DATASET SECTION:
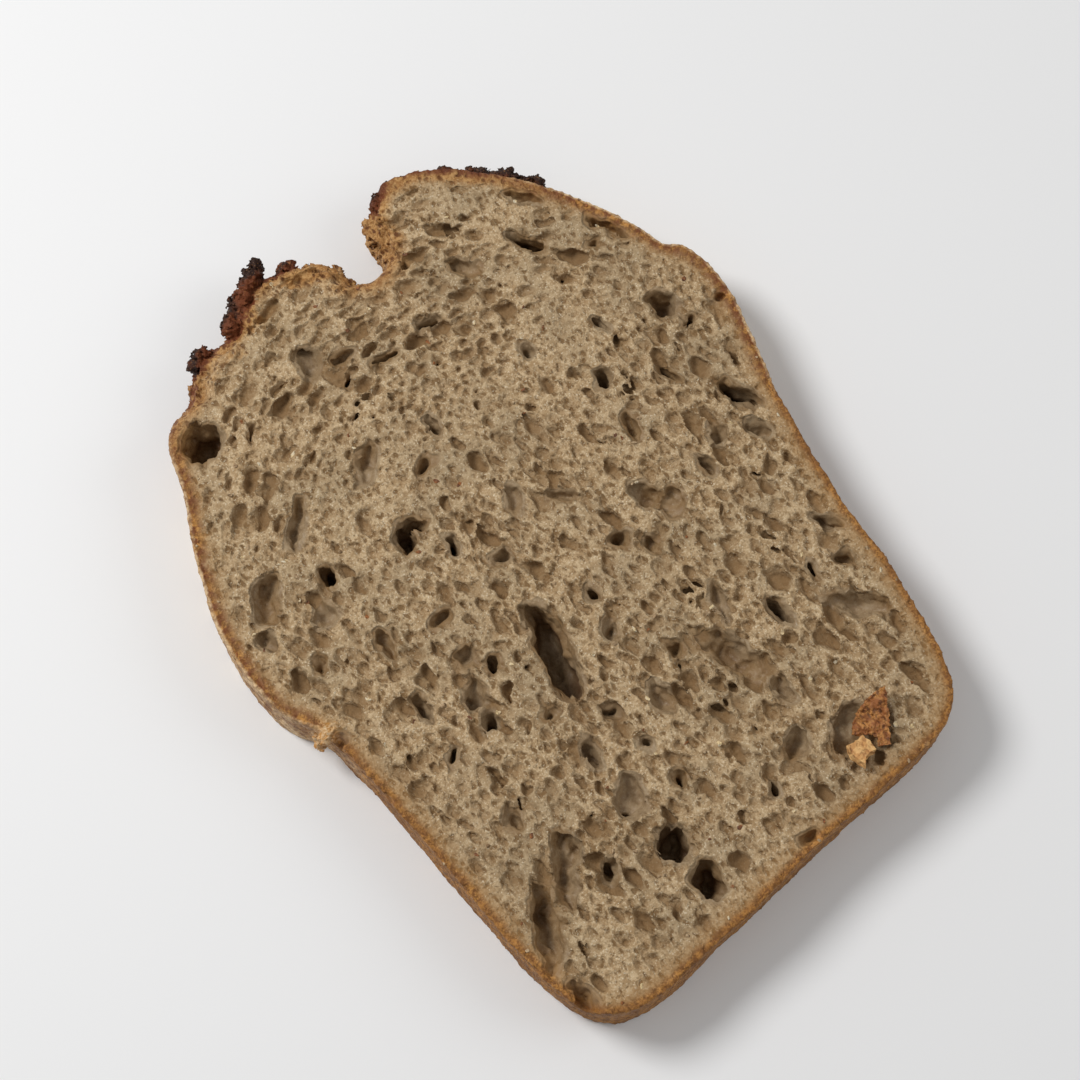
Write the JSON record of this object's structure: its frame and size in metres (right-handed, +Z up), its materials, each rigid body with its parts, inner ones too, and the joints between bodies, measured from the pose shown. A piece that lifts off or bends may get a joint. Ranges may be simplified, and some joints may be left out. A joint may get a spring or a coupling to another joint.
{
  "type": "slice of rye bread",
  "caption": "Slice of rye bread cut from a tin loaf, lying flat, with an open crumb, a thin browned crust and a torn, burnt dome at the top end.",
  "frame": {"origin": "middle of the bounding box, on the surface the slice lies on", "axes": "+Z up out of the shown cut face, +Y from the loaf's base to its domed top, +X to the right of the shown face"},
  "size_m": [0.1046, 0.1406, 0.0125],
  "materials": {
    "bread": "matte open rye crumb, greyish tan, with a thin golden brown crust around its edge"
  },
  "bodies": {
    "root": {"slice": "bread"}
  },
  "joints": []
}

WHAT IS EXPECTED:
Your task is to repeat each line of the material exactly.

TASK OUTPUT:
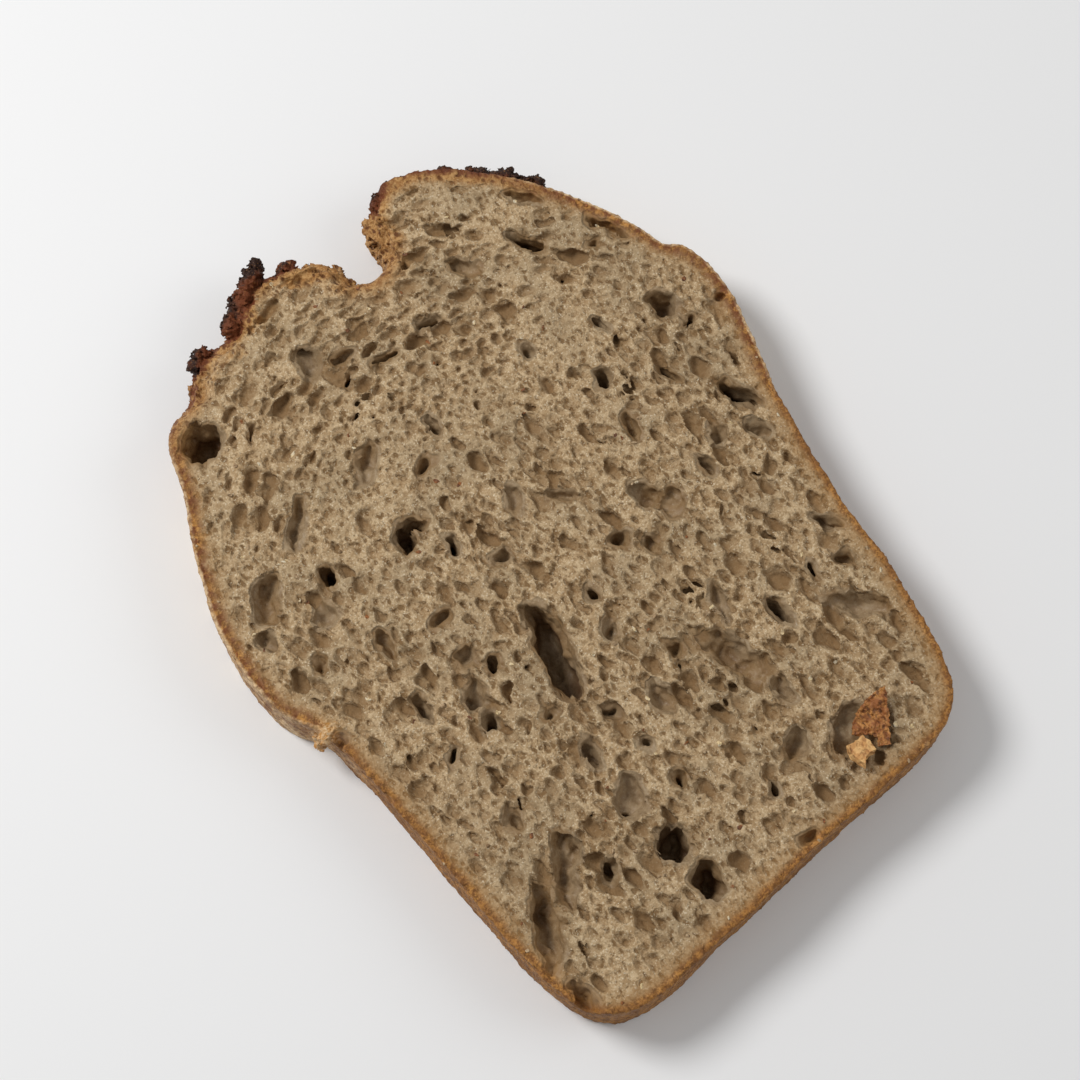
Write the JSON record of this object's structure: its frame and size in metres (right-handed, +Z up), its materials, each rigid body with its parts, inner ones too, and the joints between bodies, measured from the pose shown. A piece that lifts off or bends may get a joint. Ranges may be simplified, and some joints may be left out. A joint may get a spring or a coupling to another joint.
{
  "type": "slice of rye bread",
  "caption": "Slice of rye bread cut from a tin loaf, lying flat, with an open crumb, a thin browned crust and a torn, burnt dome at the top end.",
  "frame": {"origin": "middle of the bounding box, on the surface the slice lies on", "axes": "+Z up out of the shown cut face, +Y from the loaf's base to its domed top, +X to the right of the shown face"},
  "size_m": [0.1046, 0.1406, 0.0125],
  "materials": {
    "bread": "matte open rye crumb, greyish tan, with a thin golden brown crust around its edge"
  },
  "bodies": {
    "root": {"slice": "bread"}
  },
  "joints": []
}